Он больше ничего не стал спрашивать, наверное, и так все про нее понял, сделал выводы. Интересно, поделится он этими выводами с полковником Бойцовым или оставит для личного пользования? Он ведь на острове не просто так, не из праздного интереса. Ему тоже что-то нужно.
Полковник Бойцов, как и сказал Елизаров, сидел в гостиной. Его крупное тело едва помещалось в кресле, а журнальный столик, на который он положил папку с какими-то документами и на котором дымилась чашечка кофе, казался почти игрушечным. На присутствующих полковник смотрел мрачным взглядом и вид имел до крайности недовольный. Обитатели замка устроились кто где, но все на максимальном удалении от Кирилла Сергеевича.

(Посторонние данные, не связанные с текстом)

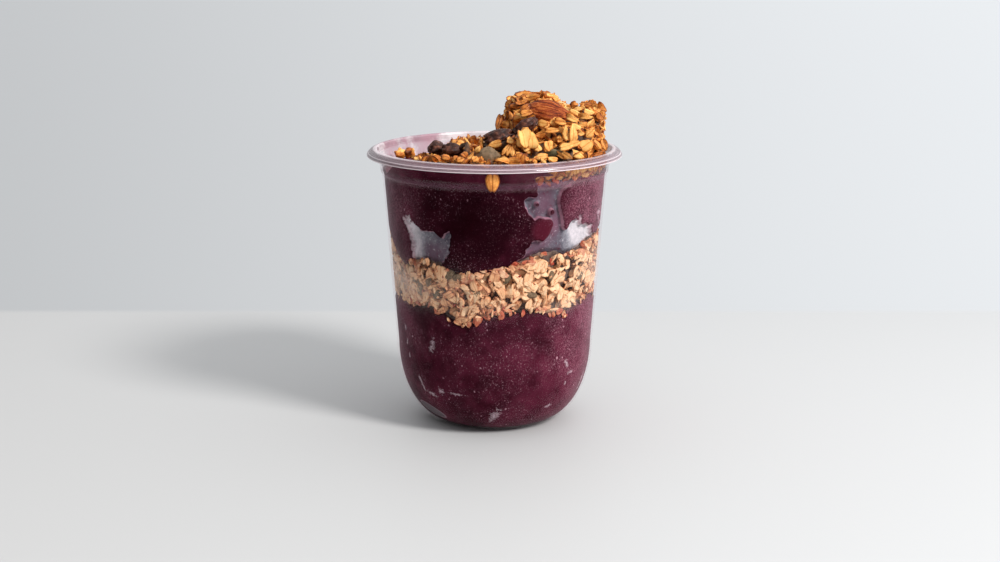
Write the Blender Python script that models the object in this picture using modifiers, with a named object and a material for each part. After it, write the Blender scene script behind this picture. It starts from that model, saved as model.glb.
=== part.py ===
"""Acai bowl: a clear, round-bottomed plastic cup of frozen acai, with a layer of granola through its
middle and a heap of granola, raisins, pumpkin seeds and an almond on top.

Metres, +Z up. The origin is the middle of the cup's foot. Angles run anticlockwise from +X, seen from
above, and the front of the cup is at 270 degrees.
"""

import math

import bmesh
import bpy
from mathutils import Euler, Matrix, Vector, noise

MM = 0.001
SEGMENTS = 40  # round the cup and round everything that fills it
GAP = 0.3 * MM  # between neighbouring pieces
MERGE = 0.01 * MM

# The cup.
WALL = 0.8 * MM
FOOT_RADIUS = 20.0 * MM
CORNER_OUT = 17.2 * MM  # the rounded corner above the foot: its width and its height
CORNER_UP = 30.5 * MM
NECK_RADIUS = 41.9 * MM
NECK_HEIGHT = 94.4 * MM
DISH_RADIUS = 14.5 * MM  # the raised middle of the foot, and how far it is raised
DISH_DEPTH = 1.0 * MM
CORNER_STEPS = 8

# The collar and the lip, as (radius, height) beyond the neck's radius and height. The inner line goes
# up, and the outer line comes back down.
COLLAR_INSIDE = ((-0.3, 0.8), (0.0, 2.0), (1.1, 5.8), (1.4, 7.6))
LIP_TOP = ((1.7, 8.7), (2.2, 9.0), (3.4, 8.7), (4.8, 7.9), (5.6, 6.5))
LIP_UNDERSIDE = ((5.0, 6.4), (4.1, 7.5), (2.7, 7.8), (2.1, 7.0))
COLLAR_OUTSIDE = ((2.0, 5.8), (0.7, 2.0), (0.55, 0.6))
COLLAR_FLARE = 0.22  # how fast the inside of the collar widens with height

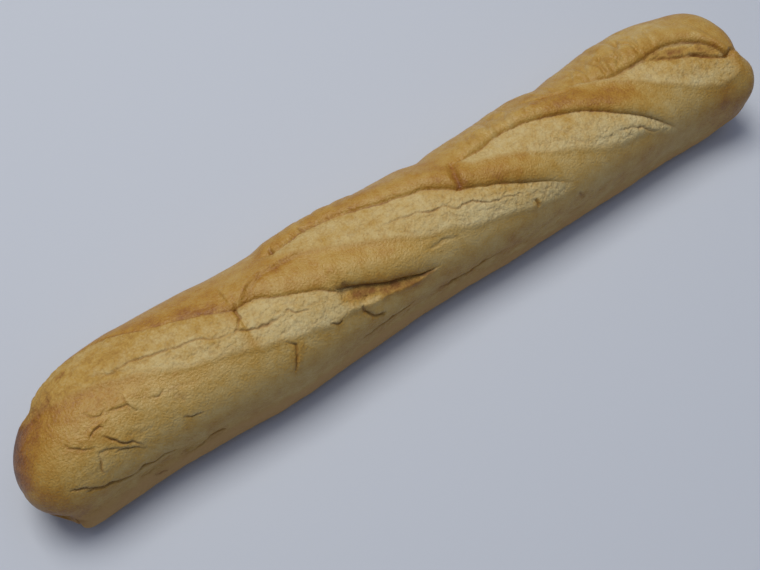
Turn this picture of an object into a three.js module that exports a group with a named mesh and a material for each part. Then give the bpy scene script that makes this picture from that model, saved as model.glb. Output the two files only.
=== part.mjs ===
// Baguette: a long white loaf, baked as one piece and scored on top with five overlapping slanting cuts.
//
// Millimetres, +Z up. The loaf lies along X and rests on its flat sole at Z = 0, and the origin is the
// middle of the sole. An angle around the loaf is measured in degrees at the middle of its section, from
// straight up, and is positive towards +Y.
import * as THREE from 'three';
import { mergeVertices } from 'three/addons/utils/BufferGeometryUtils.js';

// Overall form.
const LENGTH = 500;
const HEIGHT = 65;
// Half the loaf's width, at even steps from the -X end to the +X end. The end caps are cut from these.
const HALF_WIDTHS = [39.1, 38.5, 40.7, 40.6, 40.5, 38.8, 38.9, 40, 40.7, 42.8, 38.8];
// How far the middle of the loaf wanders towards +Y at the same steps.
const DRIFTS = [-9.1, 1.9, 2.1, -1.1, 0.7, 0.3, -1.5, -1.1, -0.7, 0.7, -9];
// The widest level of the section, as a share of its height.
const WIDEST_LEVEL = 0.42;
// The level that the tips of both ends close on.
const TIP_LEVEL = 29;

// End caps: the length that each takes up, and how square it is. 2 is a round cap, and more is blunter.
const LEFT_CAP = { length: 57, squareness: 2.25 };
const RIGHT_CAP = { length: 28, squareness: 4 };
// How the underside of each end rises from the sole to the tip, in the same terms.
const LEFT_LIFT = { length: 36, squareness: 2 };
const RIGHT_LIFT = { length: 51, squareness: 2 };

// Section: superellipse powers above and below the widest level.
const CROWN_POWER = 2.2;
const WALL_POWER = 9;
// How far the rim of the sole curls up off the table.
const RIM_LIFT = 6.5;
// The sole is pressed flat where the form would come lower than this.
const SOLE_PRESS = 0.6;

// Cuts. Each one is a leaf that slants over the top. It runs from start to end along X, between a raised
// lip on its +Y side and a foot on its -Y side. Both edges are angles at five even steps along the cut.
const CUTS = [
  { start: -238, end: -109, lip: [66, 62, 46, 21, 3], foot: [35, 11, -4, -23, -33] },
  { start: -112, end: 5, lip: [4, -8, -28, -47, -59], foot: [-33, -44, -50, -57, -61] },
  { start: -84, end: 104, lip: [38, 35, 12, -23, -60], foot: [31, -3, -33, -51, -66] },
  { start: 42, end: 186, lip: [16, 20, 6, -28, -74], foot: [11, -10, -36, -52, -79] },
  { start: 131, end: 238, lip: [24, 11, 6, 6, -36], foot: [23, 2, -28, -48, -48] },
];
// Depth under the lip, and how fast the floor of a cut climbs from there to its foot.
const CUT_DEPTH = 3.4;
const FLOOR_POWER = 1.4;
// The wall between floor and lip spans this angle.
const LIP_WALL = 9;
// The crust swells behind each lip, by this height and over this angle.
const LIP_SWELL = 1.3;
const LIP_SPREAD = 16;

// Facets: around the loaf and from tip to tip. The crowding sets more of them on top and near the tips.
const FACETS_AROUND = 56;
const FACETS_ALONG = 68;
const TOP_CROWDING = 0.4;
const TIP_CROWDING = 0.7;

const CRUST = new THREE.MeshStandardMaterial({ color: '#c39a5d', roughness: 0.62, metalness: 0 });

// Turns a list of values at even steps into a smooth function of the share travelled, from 0 to 1.
function smoothList(values) {
  const points = values.map((value, step) => new THREE.Vector2(step, value));
  const curve = new THREE.SplineCurve(points);
  return (share) => curve.getPoint(THREE.MathUtils.clamp(share, 0, 1)).y;
}

const halfWidthAt = smoothList(HALF_WIDTHS);
const driftAt = smoothList(DRIFTS);
const cutCurves = CUTS.map((cut) => ({
  start: cut.start,
  end: cut.end,
  lipAt: smoothList(cut.lip),
  footAt: smoothList(cut.foot),
}));

// Fullness of a cap at a distance from its tip, from 0 at the tip to 1 where the cap meets the body.
function capFullness(distance, { length, squareness }) {
  const share = THREE.MathUtils.clamp(distance / length, 0, 1);
  return (1 - (1 - share) ** squareness) ** (1 / squareness);
}

// How full the section is at x, for the crown and the sides.
function crownFullness(x) {
  return capFullness(x + LENGTH / 2, LEFT_CAP) * capFullness(LENGTH / 2 - x, RIGHT_CAP);
}

// How far the section reaches down to the sole at x, from 0 at the tips to 1 along the body.
function soleFullness(x) {
  return capFullness(x + LENGTH / 2, LEFT_LIFT) * capFullness(LENGTH / 2 - x, RIGHT_LIFT);
}

// Height of the crust above the plain form, from the cuts and the lips behind them.
function scoring(x, angle) {
  let height = 0;
  for (const cut of cutCurves) {
    const share = (x - cut.start) / (cut.end - cut.start);
    if (share <= 0 || share >= 1) continue;
    const lip = cut.lipAt(share);
    const foot = cut.footAt(share);
    const fade = Math.sqrt(Math.sin(Math.PI * share));
    const across = THREE.MathUtils.clamp((angle - foot) / (lip - foot), 0, 1);
    const wall = THREE.MathUtils.smoothstep(angle, lip - LIP_WALL, lip);
    height -= CUT_DEPTH * fade * across ** FLOOR_POWER * (1 - wall);
    const behind = Math.max(0, angle - lip) / LIP_SPREAD;
    height += LIP_SWELL * fade * wall * Math.exp(-behind * behind);
  }
  return height;
}

// The point of the loaf's surface at x and at an angle around its section.
function surfacePoint(x, angle) {
  const share = x / LENGTH + 0.5;
  const fullness = crownFullness(x);
  const top = TIP_LEVEL + (HEIGHT - TIP_LEVEL) * fullness;
  const bottom = TIP_LEVEL * (1 - soleFullness(x));
  const middle = bottom + (top - bottom) * WIDEST_LEVEL;
  const halfWidth = halfWidthAt(share) * fullness;
  const drift = driftAt(share);
  if (halfWidth < 1e-3) return new THREE.Vector3(x, drift, TIP_LEVEL);

  const sine = Math.sin(THREE.MathUtils.degToRad(angle));
  const cosine = Math.cos(THREE.MathUtils.degToRad(angle));
  const isWall = cosine < 0;
  const power = isWall ? WALL_POWER : CROWN_POWER;
  const reach = isWall ? middle - bottom : top - middle;
  const plain = (Math.abs(sine / halfWidth) ** power + Math.abs(cosine / reach) ** power) ** (-1 / power);
  const radius = plain + scoring(x, angle) * fullness ** 2;
  const across = (radius * sine) / halfWidth;
  const down = (radius * cosine) / reach;
  const lift = isWall ? RIM_LIFT * fullness * across ** 4 * down ** 4 : 0;
  return new THREE.Vector3(x, drift + across * halfWidth, middle + down * reach + lift);
}

// Turns every facet over.
function flipFacets(geometry) {
  const index = geometry.getIndex();
  for (let corner = 0; corner < index.count; corner += 3) {
    const second = index.getX(corner + 1);
    index.setX(corner + 1, index.getX(corner + 2));
    index.setX(corner + 2, second);
  }
}

// The loaf starts as a ball of facets with its poles along X. Each vertex then moves to its place on the
// surface, and the underside is pressed flat. The ball is mirrored first, so that the diagonals of its
// facets slant the same way as the cuts.
function loafGeometry() {
  const ball = new THREE.SphereGeometry(1, FACETS_AROUND, FACETS_ALONG);
  ball.rotateZ(Math.PI / 2);
  ball.scale(1, -1, 1);
  ball.deleteAttribute('normal');
  ball.deleteAttribute('uv');
  const loaf = mergeVertices(ball, 1e-5);
  flipFacets(loaf);
  const position = loaf.getAttribute('position');
  const vertex = new THREE.Vector3();
  for (let i = 0; i < position.count; i += 1) {
    vertex.fromBufferAttribute(position, i);
    const latitude = Math.asin(THREE.MathUtils.clamp(vertex.x, -1, 1)) / (Math.PI / 2);
    const x = (LENGTH / 2) * THREE.MathUtils.lerp(latitude, vertex.x, TIP_CROWDING);
    const turn = Math.atan2(vertex.y, vertex.z);
    const angle = THREE.MathUtils.radToDeg(turn - TOP_CROWDING * Math.sin(turn));
    const point = surfacePoint(x, angle);
    position.setXYZ(i, point.x, point.y, Math.max(point.z, SOLE_PRESS));
  }
  loaf.computeBoundingBox();
  const centre = loaf.boundingBox.getCenter(new THREE.Vector3());
  loaf.translate(-centre.x, -centre.y, -loaf.boundingBox.min.z);
  loaf.computeVertexNormals();
  return loaf;
}

const loaf = new THREE.Mesh(loafGeometry(), CRUST);
loaf.name = 'loaf';

const baguette = new THREE.Group();
baguette.add(loaf);
export default baguette;
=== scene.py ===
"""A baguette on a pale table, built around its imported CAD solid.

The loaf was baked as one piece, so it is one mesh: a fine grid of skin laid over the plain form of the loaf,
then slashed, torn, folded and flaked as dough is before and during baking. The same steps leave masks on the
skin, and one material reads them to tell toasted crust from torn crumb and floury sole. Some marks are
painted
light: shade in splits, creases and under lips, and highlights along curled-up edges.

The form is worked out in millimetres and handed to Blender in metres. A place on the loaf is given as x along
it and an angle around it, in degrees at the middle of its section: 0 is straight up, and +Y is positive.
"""
import itertools
import logging
import math
from abc import ABC, abstractmethod
from dataclasses import dataclass, field
from enum import Enum

import bpy
import numpy as np
from mathutils import Matrix, Vector


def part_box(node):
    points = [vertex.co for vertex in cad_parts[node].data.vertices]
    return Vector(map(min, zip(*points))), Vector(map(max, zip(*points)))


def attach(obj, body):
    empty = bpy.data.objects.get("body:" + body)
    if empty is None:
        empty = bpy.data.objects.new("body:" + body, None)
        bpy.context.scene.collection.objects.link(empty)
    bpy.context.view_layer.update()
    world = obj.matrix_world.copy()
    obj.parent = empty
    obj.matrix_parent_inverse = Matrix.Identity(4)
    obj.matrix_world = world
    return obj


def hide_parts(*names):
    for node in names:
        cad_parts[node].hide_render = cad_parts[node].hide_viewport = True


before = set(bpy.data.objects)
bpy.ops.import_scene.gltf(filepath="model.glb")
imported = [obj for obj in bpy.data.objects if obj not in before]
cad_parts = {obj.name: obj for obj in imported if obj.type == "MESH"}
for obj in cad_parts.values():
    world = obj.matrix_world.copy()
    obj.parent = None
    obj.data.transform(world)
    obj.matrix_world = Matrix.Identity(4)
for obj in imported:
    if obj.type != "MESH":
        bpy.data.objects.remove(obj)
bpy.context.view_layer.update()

LOG = logging.getLogger("baguette")
MM = 0.001
CAD_NODE = "loaf"
BODY = "root"
# Millimetres of skin that one degree around the loaf covers.
SKIN_PER_DEGREE = 0.66

Line = tuple[tuple[float, float], ...]


class Mask(Enum):
    """What the skin of the loaf tells its material, point by point."""

    CRUMB = "crumb"
    TOAST = "toast"
    FLOUR = "flour"
    # Painted shade: the dark laid into splits, creases, cracks and the gap under a lip.
    CREVICE = "crevice"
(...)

– …И попрошу вас до выяснения обстоятельств не покидать город. – Полковник вздохнул, сделал осторожный глоток кофе, поморщился.
– Это безобразие! – тут же взвилась Стелла. – Это произвол! Жан, позвони кому-нибудь! Ты ведь не допустишь…
– Кирилл Сергеевич, – сказал Орда, недобро зыркнув на Стеллу, – вы подозреваете нас, что ли?
– Никого я не подозреваю, господин режиссер. – Полковник снова тяжко вздохнул.